Monday, 27 December 2010

Many Bailed-out Banks May Fail Anyway

Written by  Charles Scaliger

money pileAs many as 98 banks, which took in a total of $4.2 billion from the Troubled Asset Relief Program (TARP), may fail anyway, according to a study of third quarter earnings by the Wall Street Journal. Although the federal government originally promised to use TARP funds only to help healthy banks, the Wall Street Journal’s study tells a rather different tale. The banks in question are hamstrung by “eroding capital levels, a pileup of bad loans and warnings from regulators,” much of them stemming from risky commercial real estate loans gone sour.

Also significant is that most of the banks on the list are small, averaging $439 million in assets. The Wall Street mega-banks are once again flush with cash — but then, many of those privileged institutions, numbered among the Federal Reserve’s “primary dealers” with whom open market operations are conducted, have had direct access to Federal Reserve funds via the Fed’s new Primary Dealer Credit Facility and Term Securities Lending Facility. Goldman-Sachs, for instance, a primary dealer that has made enormous profits during the financial crisis, had more than $75 billion by the end of the third quarter and has paid back all its government loans.

Already seven bailed-out banks have failed, at a cost to the taxpayer of $2.7 billion. But the real tale of the Great Bank Bailout has been the shameless financial favoritism lavished on the largest banks, in the United States and abroad, who are fortunate enough to be allowed to conduct business directly with the Federal Reserve. Those institutions are the first recipients of the massive amounts of new money the Fed pours into the money supply via the coyly named process of “qualitative easing.” Their balance sheets have ballooned well in advance of the inflationary rising prices that will hurt the rest of us once the money begins to circulate.

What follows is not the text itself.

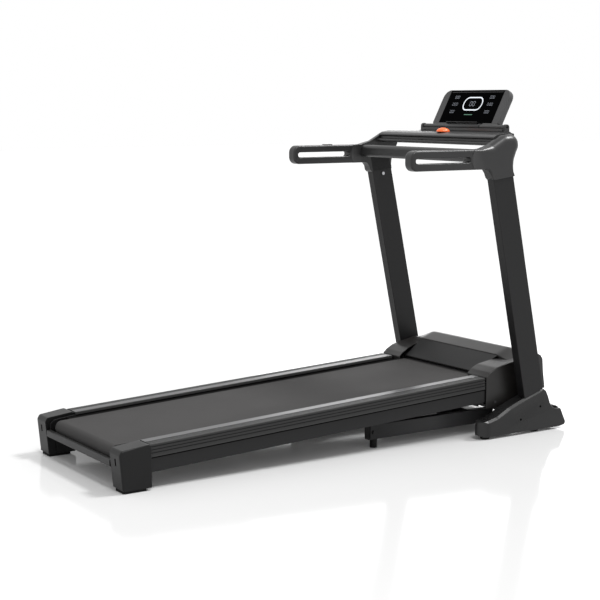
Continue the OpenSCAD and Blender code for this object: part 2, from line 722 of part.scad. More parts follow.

Thus it is, and has been since the inception of the Federal Reserve System, that the rich — the largest financial institutions and their direct benficiaries — continue to get richer, while the poor — the rest of us, including thousands of local banks nationwide — get poorer and poorer, both by having our taxpayers dollars siphoned away and by having our currency destroyed in order to keep the wealthiest banks afloat.